While any conclusions from this data must be tentative, the cumulative effect of these patterns is that very few women clergy in the Church of England are being shaped by a distinctively evangelical training and that evangelical networks which are based around formation in evangelical theological colleges will remain male-dominated. Unless concerted action is taken to resist these forces, they will help to perpetuate the increasingly false (but still widely expressed) view that it is hard to find good evangelical women clergy (especially when looking for speakers or trainers at conferences) and that women clergy are overwhelmingly more theologically liberal.

 

In this issue

The aim of Anvil is to encourage clear and creative thinking and practice in theology and mission and our opening article from leading theologian Alister McGrath does this by considering the challenges we face today in the task of apologetics. The journal also seeks to engage constructively with other Christian traditions and Martin Davie's article offers an excellent introduction to the recent Anglican-Roman Catholic report on Mary and an evangelical perspective on its claims. As an evangelical Anglican journal, the identity of Anglicanism is a serious concern and Graham Tomlin here offers a readable and challenging vision of Anglican values based on the central features of the sixteenth and seventeenth century Reformers. Finally, we try to resource debates within evangelicalism and Anglicanism.

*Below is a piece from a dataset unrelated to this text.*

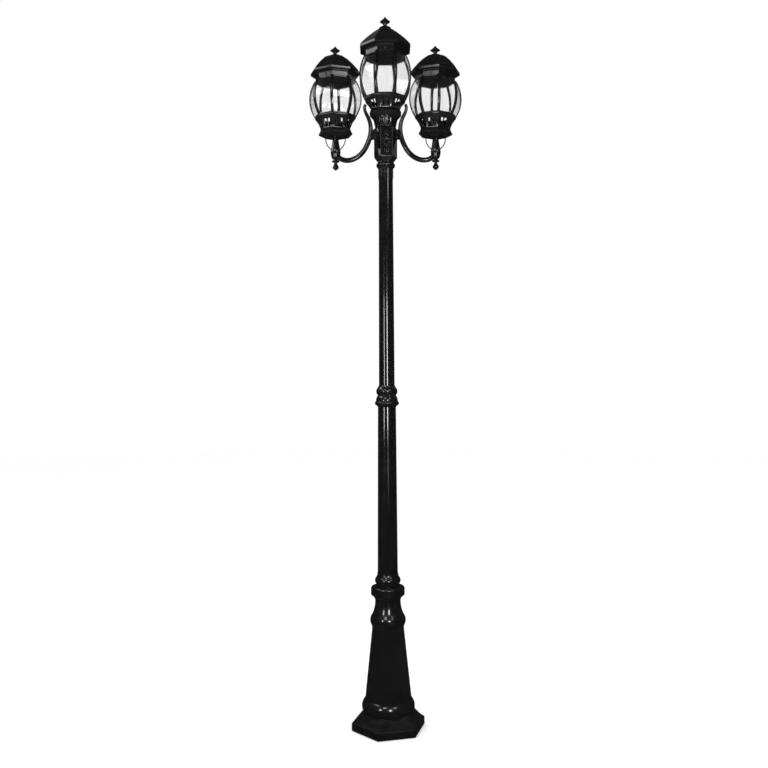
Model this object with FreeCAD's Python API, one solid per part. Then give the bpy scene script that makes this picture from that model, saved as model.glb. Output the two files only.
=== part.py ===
"""Triple head garden lamp post: a cast base, a two-part tapered post, a six-sided hub, two bowed
arms and three eight-sided lanterns whose roofs lift off.

Millimetres, +Z up. The origin is on the ground, on the axis of the post. The front is -Y.
"""
import FreeCAD, Part
import math
import os
from FreeCAD import Vector

os.makedirs("parts", exist_ok=True)

# Outlines and profiles below hold the places where straight lines end. In an outline of a turned
# piece they are (radius, height), and four numbers are an arc: a place on its way, then its end.
# In a profile of a many-sided piece they are (height, corner radius).

# ---------------------------------------------------------------- clearances
FIT = 0.15            # a tube or screw in its bore, all round
LIFT_GAP = 0.4        # between a lift-off roof and what it stands on
GLASS_GAP = 0.4       # between a pane and the cage that holds it
PLATE_GAP = 1.0       # between the ground plate and the base casting, corner to corner

# ---------------------------------------------------------------- ground plate and base casting
BASE_TURN = 14.0              # first corner of the base hexagon, degrees from +X
FLANGE_RADIUS = 127.0         # corner radius of the foot flange
FLANGE_EDGE = 26.0            # height of its upright edge
FLANGE_WALL_RADIUS = 117.0    # corner radius of the hollow inside it
BEVEL_TOP = 35.0
SKIRT_RADIUS = 113.0          # corner radius where the bevel meets the skirt
SKIRT_TOP = 61.0
SKIRT_TOP_RADIUS = 88.0
BULGE_TOP = 101.5
BULGE_OUTLINE = [(84.0, 50.0), (84.0, 57.5), (89.2, 78.0, 77.5, BULGE_TOP)]
PEDESTAL_RADIUS = 80.8        # corner radius at the foot of the six-sided pedestal
PEDESTAL_TOP = 340.0
PEDESTAL_TOP_RADIUS = 55.2
BASE_WALL = 6.0
COLLAR_RADIUS = 57.0
COLLAR_TOP = 480.0
COLLAR_TOP_RADIUS = 38.5
CROWN_OUTLINE = [(54.5, 338.0), (54.5, 346.0), (60.1, 366.0, 56.5, 379.0), (52.5, 385.0),
                 (45.1, 408.0, 43.3, 424.0), (46.3, 440.0, 54.0, 447.5), (COLLAR_RADIUS, 450.0),
                 (COLLAR_RADIUS, 470.0), (55.4, 474.8, 50.0, 478.0), (COLLAR_TOP_RADIUS, COLLAR_TOP)]
COLLAR_SCREW_HEIGHT = 460.0
CABLE_DUCT = 31.0             # radius of the way for the cable through the waist
SOCKET_DEPTH = 40.0           # how deep the lower post stands in the collar

PLATE_THICK = 5.0
PLATE_TAB = 26.0              # width of the two upright tabs
PLATE_TAB_TALL = 20.0
PLATE_TAB_THICK = 4.0
ANCHOR_CIRCLE = 150.0         # diameter of the circle of ground bolts
ANCHOR_COUNT = 4
ANCHOR_HOLE = 5.5             # radius, for M10 bolts
CABLE_HOLE = 20.0             # radius of the cable entry
BASE_SCREW_RADIUS = 4.0
BASE_SCREW_HEIGHT = 13.0
BASE_SCREW_RECESS = 1.0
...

With controversy likely in coming years over women bishops, we publish the differing perspectives of Anne Dyer and Clare Hendry on two important recent evangelical studies on women in authority.

Andrew Goddard

 

 

1 Two recent studies which discuss some of these issues are Jeff Astley et.al., Fragmented Faith?: Exposing Fault-lines in the Church of England , Paternoster Press, 2005 and Kelvin Randall, Evangelicals Etcetera : Conflict and Conviction in the Church of England's Parties, Ashgate, 2005.